[Rows from a 3D modeling dataset]
++++++
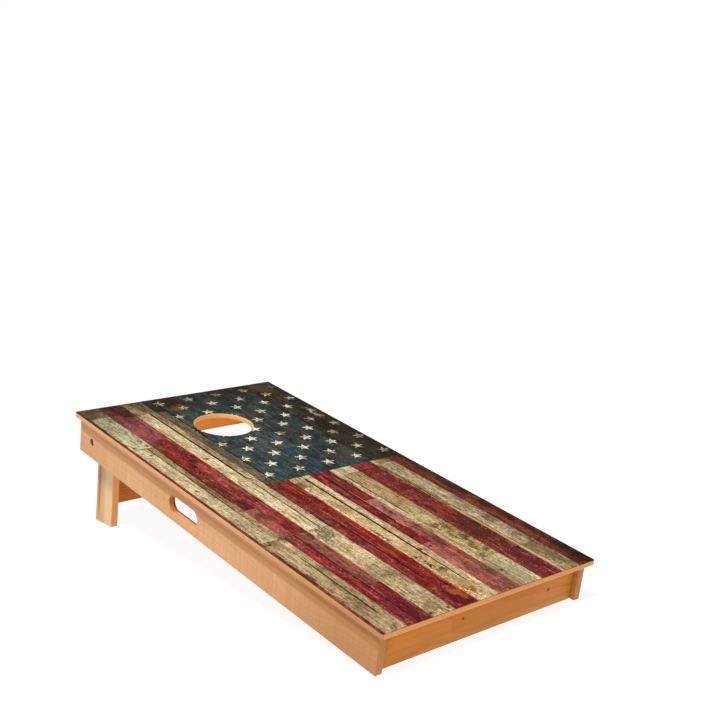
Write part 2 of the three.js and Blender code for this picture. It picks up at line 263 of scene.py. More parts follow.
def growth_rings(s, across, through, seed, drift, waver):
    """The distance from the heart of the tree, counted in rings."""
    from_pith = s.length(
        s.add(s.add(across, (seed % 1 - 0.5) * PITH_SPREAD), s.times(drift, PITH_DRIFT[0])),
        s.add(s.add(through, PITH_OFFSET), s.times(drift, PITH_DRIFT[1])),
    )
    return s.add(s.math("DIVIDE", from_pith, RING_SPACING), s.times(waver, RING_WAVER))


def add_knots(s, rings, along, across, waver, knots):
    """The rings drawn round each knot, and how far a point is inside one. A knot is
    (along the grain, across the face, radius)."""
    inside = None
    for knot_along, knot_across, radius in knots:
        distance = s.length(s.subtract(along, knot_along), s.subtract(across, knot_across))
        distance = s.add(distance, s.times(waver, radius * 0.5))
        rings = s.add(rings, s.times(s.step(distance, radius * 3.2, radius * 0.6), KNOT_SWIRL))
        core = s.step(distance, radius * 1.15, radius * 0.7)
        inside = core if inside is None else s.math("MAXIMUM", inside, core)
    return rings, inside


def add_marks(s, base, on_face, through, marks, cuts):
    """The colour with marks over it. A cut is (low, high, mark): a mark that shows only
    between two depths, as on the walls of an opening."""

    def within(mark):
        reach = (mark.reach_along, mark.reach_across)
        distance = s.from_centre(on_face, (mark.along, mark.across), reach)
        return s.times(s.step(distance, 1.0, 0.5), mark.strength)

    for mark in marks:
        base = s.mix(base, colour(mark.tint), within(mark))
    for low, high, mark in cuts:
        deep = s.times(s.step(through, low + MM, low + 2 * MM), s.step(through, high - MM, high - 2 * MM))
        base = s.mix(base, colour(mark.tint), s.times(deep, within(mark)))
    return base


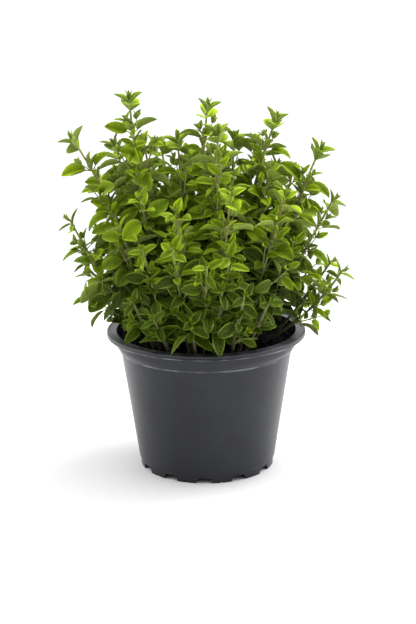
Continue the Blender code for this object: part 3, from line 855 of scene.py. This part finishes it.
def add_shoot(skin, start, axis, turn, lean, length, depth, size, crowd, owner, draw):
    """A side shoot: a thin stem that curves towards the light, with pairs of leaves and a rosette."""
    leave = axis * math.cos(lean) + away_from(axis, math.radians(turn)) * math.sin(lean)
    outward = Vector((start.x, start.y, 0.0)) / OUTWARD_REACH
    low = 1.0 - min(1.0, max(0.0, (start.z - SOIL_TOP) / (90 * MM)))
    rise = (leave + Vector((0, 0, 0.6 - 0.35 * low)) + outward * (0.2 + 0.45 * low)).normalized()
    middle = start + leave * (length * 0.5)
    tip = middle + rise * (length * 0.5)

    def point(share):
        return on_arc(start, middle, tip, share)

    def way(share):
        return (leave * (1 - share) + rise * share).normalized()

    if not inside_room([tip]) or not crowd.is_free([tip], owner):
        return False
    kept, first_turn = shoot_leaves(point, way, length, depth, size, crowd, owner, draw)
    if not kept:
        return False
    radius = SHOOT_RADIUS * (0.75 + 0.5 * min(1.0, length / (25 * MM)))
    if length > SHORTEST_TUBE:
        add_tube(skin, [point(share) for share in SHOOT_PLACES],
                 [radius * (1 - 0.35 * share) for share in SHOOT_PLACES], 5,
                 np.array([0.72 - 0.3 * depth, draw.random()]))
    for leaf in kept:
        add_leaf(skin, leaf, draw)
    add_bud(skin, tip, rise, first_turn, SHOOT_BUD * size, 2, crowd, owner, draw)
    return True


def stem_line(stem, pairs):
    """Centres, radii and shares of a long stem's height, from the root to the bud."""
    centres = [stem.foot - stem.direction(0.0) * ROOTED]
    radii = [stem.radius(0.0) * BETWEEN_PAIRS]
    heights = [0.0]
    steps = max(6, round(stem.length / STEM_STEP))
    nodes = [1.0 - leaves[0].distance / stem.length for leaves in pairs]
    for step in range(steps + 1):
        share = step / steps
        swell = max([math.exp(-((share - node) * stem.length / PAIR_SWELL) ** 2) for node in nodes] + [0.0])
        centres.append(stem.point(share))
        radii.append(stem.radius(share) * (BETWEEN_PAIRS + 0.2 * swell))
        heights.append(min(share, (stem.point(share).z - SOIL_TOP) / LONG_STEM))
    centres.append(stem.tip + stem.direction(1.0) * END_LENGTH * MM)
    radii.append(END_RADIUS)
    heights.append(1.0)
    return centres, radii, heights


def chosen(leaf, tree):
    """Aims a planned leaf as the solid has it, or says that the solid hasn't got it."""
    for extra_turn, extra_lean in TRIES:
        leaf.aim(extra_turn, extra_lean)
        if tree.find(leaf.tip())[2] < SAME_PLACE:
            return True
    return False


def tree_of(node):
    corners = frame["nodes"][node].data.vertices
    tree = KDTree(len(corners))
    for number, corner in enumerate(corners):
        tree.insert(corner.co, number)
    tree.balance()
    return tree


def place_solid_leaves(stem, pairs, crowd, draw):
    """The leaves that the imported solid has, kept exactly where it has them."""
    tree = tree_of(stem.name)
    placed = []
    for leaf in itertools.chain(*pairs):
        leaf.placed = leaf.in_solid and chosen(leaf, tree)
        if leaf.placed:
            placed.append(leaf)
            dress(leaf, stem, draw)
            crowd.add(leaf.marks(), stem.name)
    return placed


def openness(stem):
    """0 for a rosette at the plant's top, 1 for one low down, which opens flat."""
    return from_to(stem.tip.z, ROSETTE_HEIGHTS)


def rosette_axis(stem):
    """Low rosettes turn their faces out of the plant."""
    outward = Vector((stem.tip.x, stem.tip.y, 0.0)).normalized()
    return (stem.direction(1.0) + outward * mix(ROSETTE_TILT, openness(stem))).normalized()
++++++
Reproduce the data in full, exactly as presented.

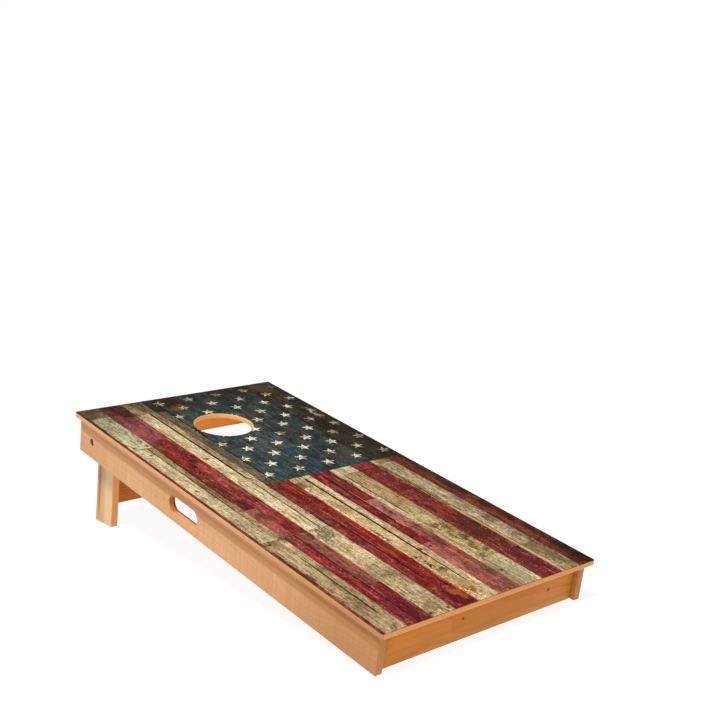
Write part 2 of the three.js and Blender code for this picture. It picks up at line 263 of scene.py. More parts follow.
def growth_rings(s, across, through, seed, drift, waver):
    """The distance from the heart of the tree, counted in rings."""
    from_pith = s.length(
        s.add(s.add(across, (seed % 1 - 0.5) * PITH_SPREAD), s.times(drift, PITH_DRIFT[0])),
        s.add(s.add(through, PITH_OFFSET), s.times(drift, PITH_DRIFT[1])),
    )
    return s.add(s.math("DIVIDE", from_pith, RING_SPACING), s.times(waver, RING_WAVER))


def add_knots(s, rings, along, across, waver, knots):
    """The rings drawn round each knot, and how far a point is inside one. A knot is
    (along the grain, across the face, radius)."""
    inside = None
    for knot_along, knot_across, radius in knots:
        distance = s.length(s.subtract(along, knot_along), s.subtract(across, knot_across))
        distance = s.add(distance, s.times(waver, radius * 0.5))
        rings = s.add(rings, s.times(s.step(distance, radius * 3.2, radius * 0.6), KNOT_SWIRL))
        core = s.step(distance, radius * 1.15, radius * 0.7)
        inside = core if inside is None else s.math("MAXIMUM", inside, core)
    return rings, inside


def add_marks(s, base, on_face, through, marks, cuts):
    """The colour with marks over it. A cut is (low, high, mark): a mark that shows only
    between two depths, as on the walls of an opening."""

    def within(mark):
        reach = (mark.reach_along, mark.reach_across)
        distance = s.from_centre(on_face, (mark.along, mark.across), reach)
        return s.times(s.step(distance, 1.0, 0.5), mark.strength)

    for mark in marks:
        base = s.mix(base, colour(mark.tint), within(mark))
    for low, high, mark in cuts:
        deep = s.times(s.step(through, low + MM, low + 2 * MM), s.step(through, high - MM, high - 2 * MM))
        base = s.mix(base, colour(mark.tint), s.times(deep, within(mark)))
    return base


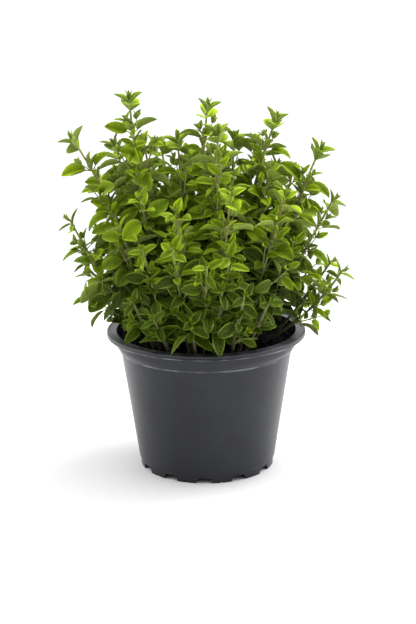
Continue the Blender code for this object: part 3, from line 855 of scene.py. This part finishes it.
def add_shoot(skin, start, axis, turn, lean, length, depth, size, crowd, owner, draw):
    """A side shoot: a thin stem that curves towards the light, with pairs of leaves and a rosette."""
    leave = axis * math.cos(lean) + away_from(axis, math.radians(turn)) * math.sin(lean)
    outward = Vector((start.x, start.y, 0.0)) / OUTWARD_REACH
    low = 1.0 - min(1.0, max(0.0, (start.z - SOIL_TOP) / (90 * MM)))
    rise = (leave + Vector((0, 0, 0.6 - 0.35 * low)) + outward * (0.2 + 0.45 * low)).normalized()
    middle = start + leave * (length * 0.5)
    tip = middle + rise * (length * 0.5)

    def point(share):
        return on_arc(start, middle, tip, share)

    def way(share):
        return (leave * (1 - share) + rise * share).normalized()

    if not inside_room([tip]) or not crowd.is_free([tip], owner):
        return False
    kept, first_turn = shoot_leaves(point, way, length, depth, size, crowd, owner, draw)
    if not kept:
        return False
    radius = SHOOT_RADIUS * (0.75 + 0.5 * min(1.0, length / (25 * MM)))
    if length > SHORTEST_TUBE:
        add_tube(skin, [point(share) for share in SHOOT_PLACES],
                 [radius * (1 - 0.35 * share) for share in SHOOT_PLACES], 5,
                 np.array([0.72 - 0.3 * depth, draw.random()]))
    for leaf in kept:
        add_leaf(skin, leaf, draw)
    add_bud(skin, tip, rise, first_turn, SHOOT_BUD * size, 2, crowd, owner, draw)
    return True


def stem_line(stem, pairs):
    """Centres, radii and shares of a long stem's height, from the root to the bud."""
    centres = [stem.foot - stem.direction(0.0) * ROOTED]
    radii = [stem.radius(0.0) * BETWEEN_PAIRS]
    heights = [0.0]
    steps = max(6, round(stem.length / STEM_STEP))
    nodes = [1.0 - leaves[0].distance / stem.length for leaves in pairs]
    for step in range(steps + 1):
        share = step / steps
        swell = max([math.exp(-((share - node) * stem.length / PAIR_SWELL) ** 2) for node in nodes] + [0.0])
        centres.append(stem.point(share))
        radii.append(stem.radius(share) * (BETWEEN_PAIRS + 0.2 * swell))
        heights.append(min(share, (stem.point(share).z - SOIL_TOP) / LONG_STEM))
    centres.append(stem.tip + stem.direction(1.0) * END_LENGTH * MM)
    radii.append(END_RADIUS)
    heights.append(1.0)
    return centres, radii, heights


def chosen(leaf, tree):
    """Aims a planned leaf as the solid has it, or says that the solid hasn't got it."""
    for extra_turn, extra_lean in TRIES:
        leaf.aim(extra_turn, extra_lean)
        if tree.find(leaf.tip())[2] < SAME_PLACE:
            return True
    return False


def tree_of(node):
    corners = frame["nodes"][node].data.vertices
    tree = KDTree(len(corners))
    for number, corner in enumerate(corners):
        tree.insert(corner.co, number)
    tree.balance()
    return tree


def place_solid_leaves(stem, pairs, crowd, draw):
    """The leaves that the imported solid has, kept exactly where it has them."""
    tree = tree_of(stem.name)
    placed = []
    for leaf in itertools.chain(*pairs):
        leaf.placed = leaf.in_solid and chosen(leaf, tree)
        if leaf.placed:
            placed.append(leaf)
            dress(leaf, stem, draw)
            crowd.add(leaf.marks(), stem.name)
    return placed


def openness(stem):
    """0 for a rosette at the plant's top, 1 for one low down, which opens flat."""
    return from_to(stem.tip.z, ROSETTE_HEIGHTS)


def rosette_axis(stem):
    """Low rosettes turn their faces out of the plant."""
    outward = Vector((stem.tip.x, stem.tip.y, 0.0)).normalized()
    return (stem.direction(1.0) + outward * mix(ROSETTE_TILT, openness(stem))).normalized()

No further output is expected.